In OpenXR the application can pick and choose between both graphics APIs and the render modes described earlier. The graphics API that Varjo currently supports are D3D11, D3D12, Vulkan and OpenGL. All of them have support for VRS but might require graphics extensions (in the case of Vulkan and OpenGL), or Nvidia APIs (in the case of D3D11).

If you choose to implement VRS that only take into account the content of the scene coupled with the resolution of the output and optics, then you just pick the right graphics API with right extension and you’re good to go.

On the other hand, if you also want to optimize for where the user’s eye gaze maps to the display, then your application needs access to the rendering gaze provided by Varjo’s eye tracker. This is done by enabling both the XR_VARJO_quad_views and XR_VARJO_foveated_rendering extensions and grab the rendering gaze out of the API.
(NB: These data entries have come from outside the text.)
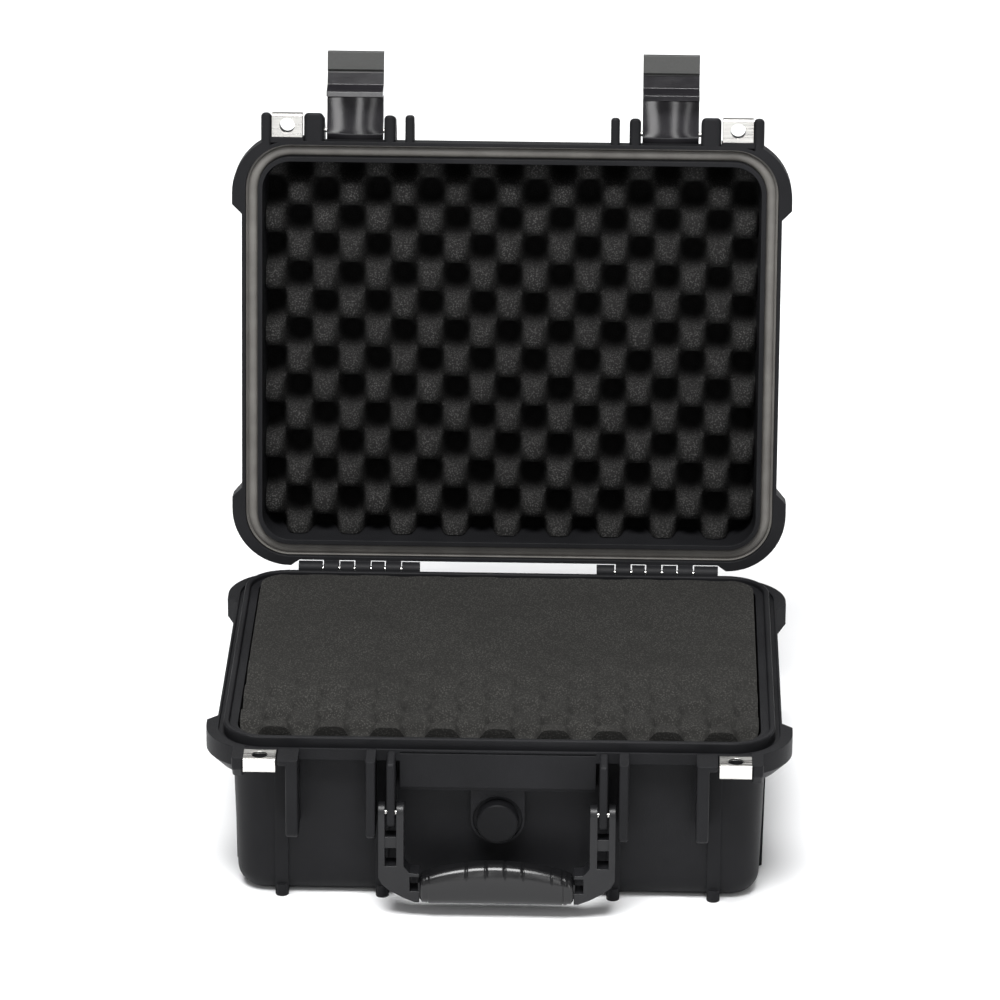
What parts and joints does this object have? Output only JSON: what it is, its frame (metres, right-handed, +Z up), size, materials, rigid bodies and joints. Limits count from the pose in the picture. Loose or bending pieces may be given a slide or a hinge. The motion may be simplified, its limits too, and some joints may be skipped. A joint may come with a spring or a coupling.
{
  "type": "hard equipment case",
  "caption": "Hinged moulded plastic equipment case with foam, a gasketed lid, two throw latches, a swinging carry handle, padlock plates and a pressure valve.",
  "frame": {"origin": "centre of the flat underside, on the ground", "axes": "+X to the right of someone facing the latches, +Y towards the hinges, +Z up"},
  "size_m": [0.342, 0.3732, 0.4161],
  "materials": {
    "case_plastic": "fine textured black moulding",
    "latch_plastic": "glossy black moulding",
    "grip_plastic": "satin black, lightly glossy",
    "steel": "folded stainless sheet",
    "pin_steel": "ground stainless",
    "gasket_rubber": "warm grey, matt",
    "seal_rubber": "black, matt",
    "foam": "open-cell foam, charcoal"
  },
  "bodies": {
    "base": {"base_shell": "case_plastic", "base_padlock_plate_left": "steel", "base_padlock_plate_right": "steel", "hinge_pin_left": "pin_steel", "hinge_pin_right": "pin_steel", "handle_pin_left": "pin_steel", "handle_pin_right": "pin_steel", "valve_body": "case_plastic", "valve_o_ring": "seal_rubber", "valve_nut": "case_plastic", "base_foam_floor": "foam", "base_foam_block": "foam", "base_foam_top": "foam"},
    "lid": {"lid_shell": "case_plastic", "lid_gasket": "gasket_rubber", "lid_foam": "foam", "lid_padlock_plate_left": "steel", "lid_padlock_plate_right": "steel", "latch_pin_left": "pin_steel", "latch_pin_right": "pin_steel"},
    "link_left": {"latch_link_left": "latch_plastic", "lever_pin_left": "pin_steel"},
    "link_right": {"latch_link_right": "latch_plastic", "lever_pin_right": "pin_steel"},
    "lever_left": {"latch_lever_left": "latch_plastic"},
    "lever_right": {"latch_lever_right": "latch_plastic"},
    "handle": {"handle_frame": "case_plastic", "handle_grip": "grip_plastic"},
    "knob": {"valve_knob": "case_plastic"}
  },
  "joints": [
    {"name": "lid_hinge", "type": "hinge", "parent": "base", "child": "lid", "pos_m": [0, 0.1366, 0.1012], "axis": [1, 0, 0], "range_deg": [0, 98]},
    {"name": "handle_swing", "type": "hinge", "parent": "base", "child": "handle", "pos_m": [0, -0.1435, 0.0649], "axis": [-1, 0, 0], "range_deg": [-4, 100]},
    {"name": "knob_turn", "type": "hinge", "parent": "base", "child": "knob", "pos_m": [0, -0.13, 0.0536], "axis": [0, -1, 0], "range_deg": [0, 340]},
    {"name": "link_left_swing", "type": "hinge", "parent": "lid", "child": "link_left", "pos_m": [-0.0963, 0.18709, 0.36989], "axis": [1, 0, 0], "range_deg": [0, 90]},
    {"name": "lever_left_throw", "type": "hinge", "parent": "link_left", "child": "lever_left", "pos_m": [-0.0963, 0.19447, 0.38652], "axis": [-1, 0, 0], "range_deg": [0, 70]},
    {"name": "link_right_swing", "type": "hinge", "parent": "lid", "child": "link_right", "pos_m": [0.0963, 0.18709, 0.36989], "axis": [1, 0, 0], "range_deg": [0, 90]},
    {"name": "lever_right_throw", "type": "hinge", "parent": "link_right", "child": "lever_right", "pos_m": [0.0963, 0.19447, 0.38652], "axis": [-1, 0, 0], "range_deg": [0, 70]}
  ]
}
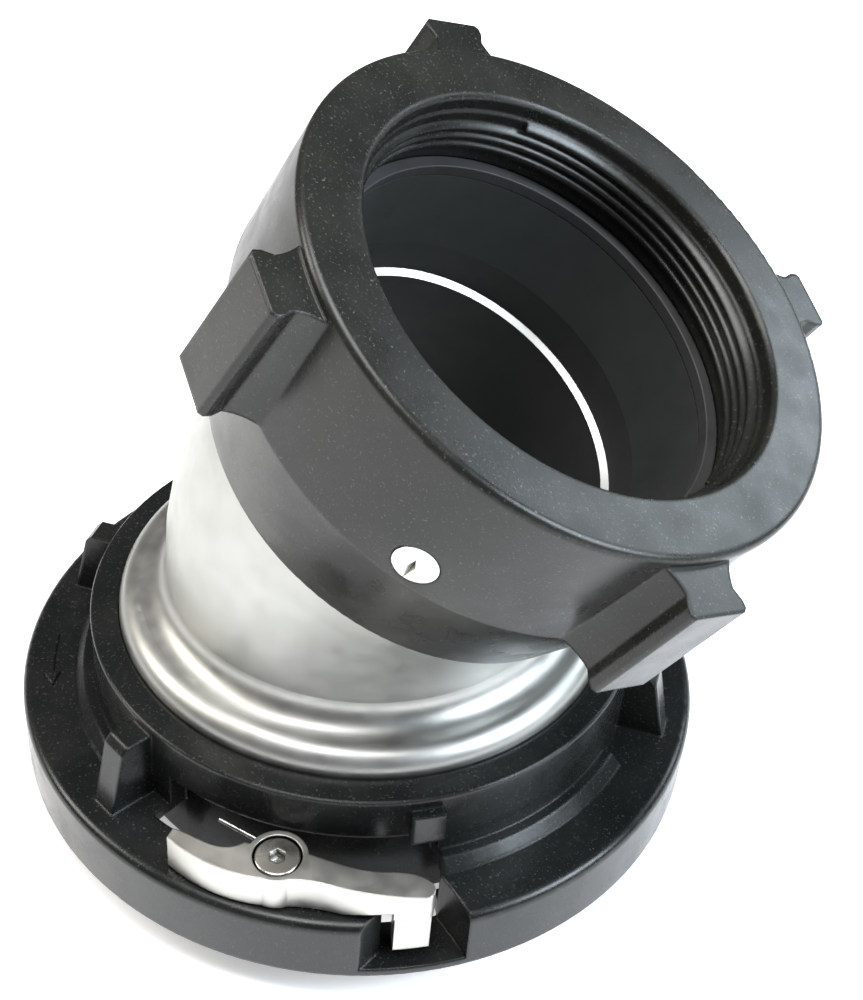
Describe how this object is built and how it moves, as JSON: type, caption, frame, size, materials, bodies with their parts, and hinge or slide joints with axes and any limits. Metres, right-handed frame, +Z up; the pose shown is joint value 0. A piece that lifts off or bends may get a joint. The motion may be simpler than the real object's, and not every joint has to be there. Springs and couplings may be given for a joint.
{
  "type": "elbow hose coupling adapter",
  "caption": "Bent aluminium hose adapter with a female threaded rocker-lug swivel and a quarter-turn hook coupling head with sprung lock levers.",
  "frame": {"origin": "centre of the coupling head's mating face", "axes": "+Z up along the head's axis, away from the mating coupling; +X towards the side that the elbow bends to; the threaded mouth faces up and towards +X"},
  "size_m": [0.2189, 0.2018, 0.2185],
  "materials": {
    "black_anodised": "semi-gloss black hard anodising",
    "grey_hardcoat": "satin dark grey hard anodising",
    "satin_alloy": "satin turned and tumbled",
    "polished_lever": "satin cast with polished faces",
    "plated_screw": "bright plated",
    "spring_steel": "bright wire",
    "bushing_brass": "turned",
    "acetal": "white acetal",
    "ball_steel": "polished balls",
    "seal_rubber": "black moulded"
  },
  "bodies": {
    "head": {"coupling_head": "black_anodised", "front_lever_screw": "plated_screw", "front_lever_bushing": "bushing_brass", "front_lever_washer": "spring_steel", "front_lever_spring": "spring_steel", "rear_lever_screw": "plated_screw", "rear_lever_bushing": "bushing_brass", "rear_lever_washer": "spring_steel", "rear_lever_spring": "spring_steel"},
    "elbow": {"elbow_body": "satin_alloy", "head_snap_ring": "spring_steel", "head_thrust_washer": "acetal", "head_wear_ring": "acetal", "head_o_ring": "seal_rubber", "face_seal": "seal_rubber", "swivel_balls": "ball_steel", "swivel_o_ring": "seal_rubber", "swivel_gasket": "seal_rubber"},
    "swivel": {"swivel_ring": "grey_hardcoat", "ball_plug_screw": "plated_screw"},
    "front_lever": {"front_lock_lever": "polished_lever"},
    "rear_lever": {"rear_lock_lever": "polished_lever"}
  },
  "joints": [
    {"name": "head_turn", "type": "hinge", "parent": "head", "child": "elbow", "pos_m": [0, 0, 0.022], "axis": [0, 0, 1], "continuous": true},
    {"name": "swivel_turn", "type": "hinge", "parent": "elbow", "child": "swivel", "pos_m": [0.03675, 0, 0.14095], "axis": [0.5, 0, 0.866], "continuous": true},
    {"name": "front_lever_swing", "type": "hinge", "parent": "head", "child": "front_lever", "pos_m": [0.02566, -0.08606, 0.0265], "axis": [0, 0, -1], "range_deg": [0, 9], "stiffness_Nm_per_rad": 0.6, "springref_deg": -17.19},
    {"name": "rear_lever_swing", "type": "hinge", "parent": "head", "child": "rear_lever", "pos_m": [-0.02566, 0.08606, 0.0265], "axis": [0, 0, -1], "range_deg": [0, 9], "stiffness_Nm_per_rad": 0.6, "springref_deg": -17.19}
  ]
}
This table shows the requirements for dynamic eye tracked foveated rendering with VRS.

GraphicsAPI Support OpenXR extensions
D3D11 With NVAPI XR_VARJO_quad_views + XR_VARJO_foveated_rendering.
D3D12 Up to 4x4 shading rate with standard DirectX with multiple viewport support. XR_VARJO_quad_views + XR_VARJO_foveated_rendering.
Vulkan Yes, with VK_KHR_fragment_shading_rate extension supported today by Nvidia. Can be improved with VK_KHR_fragment_shading_rate2 not yet supported by Nvidia.
Other extensions exist for foveation on mobile platforms Android / Qualcomm.
XR_VARJO_quad_views + XR_VARJO_foveated_rendering.
OpenXR extensions with dependency on Vulkan exist, but there’s no Windows HMD today that supports it.
OpenGL Yes, with GL_NV_shading_rate_image extension. XR_VARJO_quad_views + XR_VARJO_foveated_rendering

OpenXR developer work

  • Compute projection of foveated gaze to viewport.
  • Construct VRS maps.
  • Adjust rendering to mitigate visual artefacts.

References to implementation tips for VRS rendering can be found in Dynamic foveated variable shader rate with openxr toolkit and aero blog post.

Varjo Native topics

Variable rate shading

Graphics requirements are the same as in the above OpenXR table. For implementation details, see the documentation.